ただ私たちのように人員が限られた体制で取り組むには工夫が必要で、その前提のもと小さく始めてみるのはとても良い選択だったなと思っています。
今後の話
当分はこの運用を継続することでAlertの割れ窓状態を防げると感じています。一方でいくつかは最適化の余地があり、現時点で考えてることに何点か触れます。
パッケージが最新状態に保たれる仕組みを作る
Alertが出たら対応する、を回すことは良いんですがそもそもパッケージのバージョンを最新にし続けることができればAlertが発生する頻度は減らすことができます。
実際にこの半年で対応したAlertの大半は更新が滞った古いパッケージの脆弱性がほとんどです。
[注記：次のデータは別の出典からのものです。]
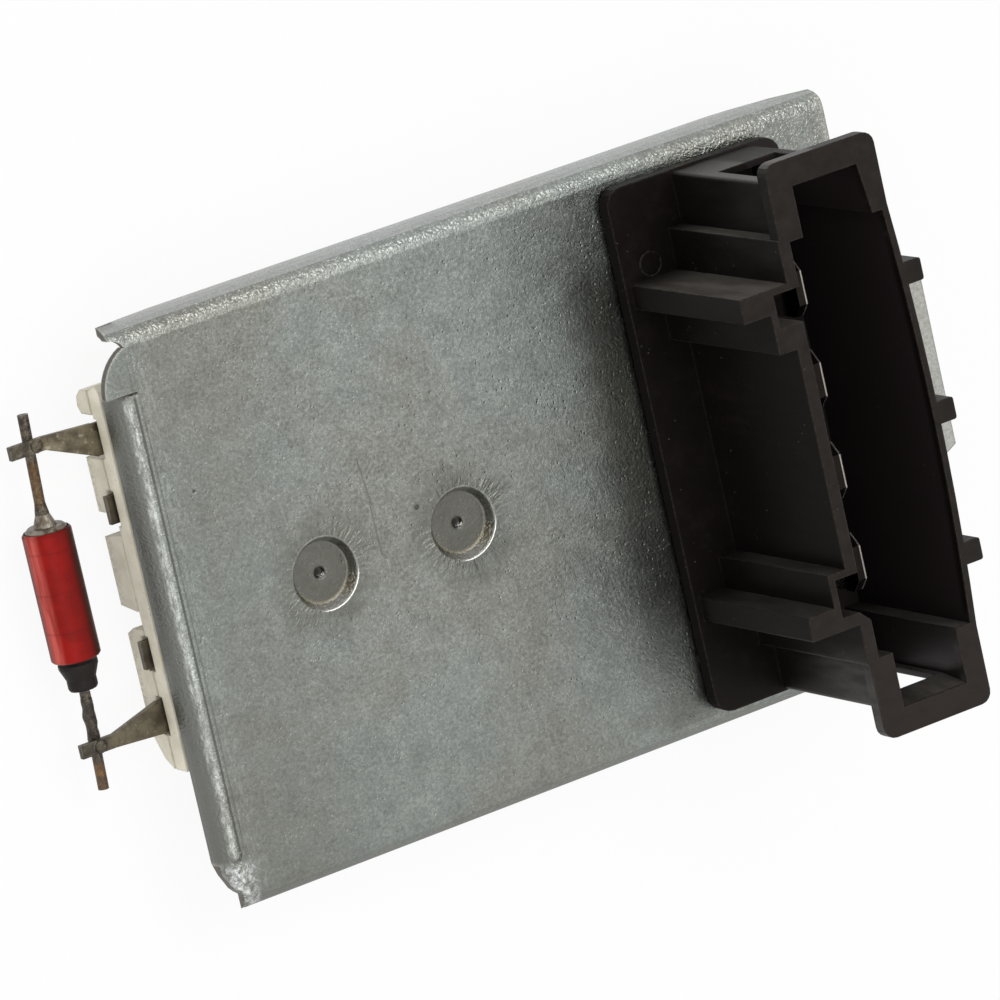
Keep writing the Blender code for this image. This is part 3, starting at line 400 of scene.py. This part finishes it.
def longBends(sheet):
    # the bends get a coarser crinkle in relief, with painted sparkle and a painted highlight band
    ny, bright = sheet.ny, sheetFinish["edgeBright"]
    onBend = sheet.between(ny, 0.06, 0.3) * sheet.between(sheet.z, *bendSet["topZ"])
    endBend = sheet.between(-sheet.nx, 0.1, 0.4) * sheet.between(sheet.x, *bendSet["endX"])
    farCorner = sheet.between(sheet.x, *bendSet["farX"]) * sheet.between(sheet.y, *bendSet["farY"])
    crinkle = sheet.cells(sheet.moved, 3.8).out("Distance")
    rippled = sheet.larger(sheet.larger(onBend, endBend * 1.2), farCorner)
    sheet.height = sheet.height + rippled * (crinkle - 0.3) * 0.85
    # painted sparkle and highlight band on the bend
    sheet.tint(onBend * sheet.between(crinkle, 0.45, 0.15) * 0.3, bright)
    shine = onBend * sheet.between(ny, 0.07, 0.2) * sheet.below(ny, 0.26, 0.42)
    sheet.tint(shine * sheet.between(crinkle, 0.5, 0.2) * 0.75, bright)
    sheet.tint(sheet.between(sheet.x, *bendSet["tongueX"]) * (0.1 + sheet.grain * 0.55), bright)
    # painted pale reflection on the far side of the bends
    sheet.tint(sheet.between(ny, 0.55, 0.9) * 0.55, bendSet["farSide"])
    sheet.tint(sheet.between(-ny, 0.3, 0.8) * 0.7, bendSet["nearSide"])
    lowSide = sheet.between(-ny, 0.6, 0.9)
    sheet.metal = sheet.metal - lowSide * 0.65
    sheet.rough = sheet.rough + lowSide * 0.35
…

社内の一部では始まってる取り組みですが、Renovate等を活用したパッケージ更新の定常化をすることでAlertの数を減らし、対応コストが減らせると考えてます。
Alertチェックの自動化
Dependabot AlertはAPI経由でデータを取ることができるため、運用ルールを反映したツールを実装することで人間がGUIを都度見にいく作業を減らすことができます。
例えばリスクの高いRepositoryはdailyで通知、リスクの低いRepositoryはmonthlyでまとめて通知、Alert対応を委譲してるRepositoryはweeklyで一定の閾値を超えたら通知、みたいな感じのツールを実装すればセキュリティチームがProactiveに動く必要はないんじゃないかと考えてます。
この辺をやりたいならそれこそ類似サービスを検討すべきかもしれませんが、その辺りは実装コストとのバランスかなと思ってます。
スケールを見据えた型化
今の開発組織の規模感であれば「このRepositoryのAlert対応してください」というコミュニケーションが問題なく通じる距離感で開発チームと仕事ができます。
一方で組織が拡大してくるとセキュリティに対する温度感にもムラが出てくることが想定されるため、組織が拡大する前に開発者がAlert対応を効率よく行うためのツールやドキュメンテーションの整備が必要です。
まとめ
今後もやりたいことが尽きない領域ですが、10Xではひとまずこの半年はGitHub Dependabot Alertを使いこなすことでうまいこと脆弱性管理が回せています。
似たような課題感や規模感で悩んでる開発者がいたら参考になれば幸いです。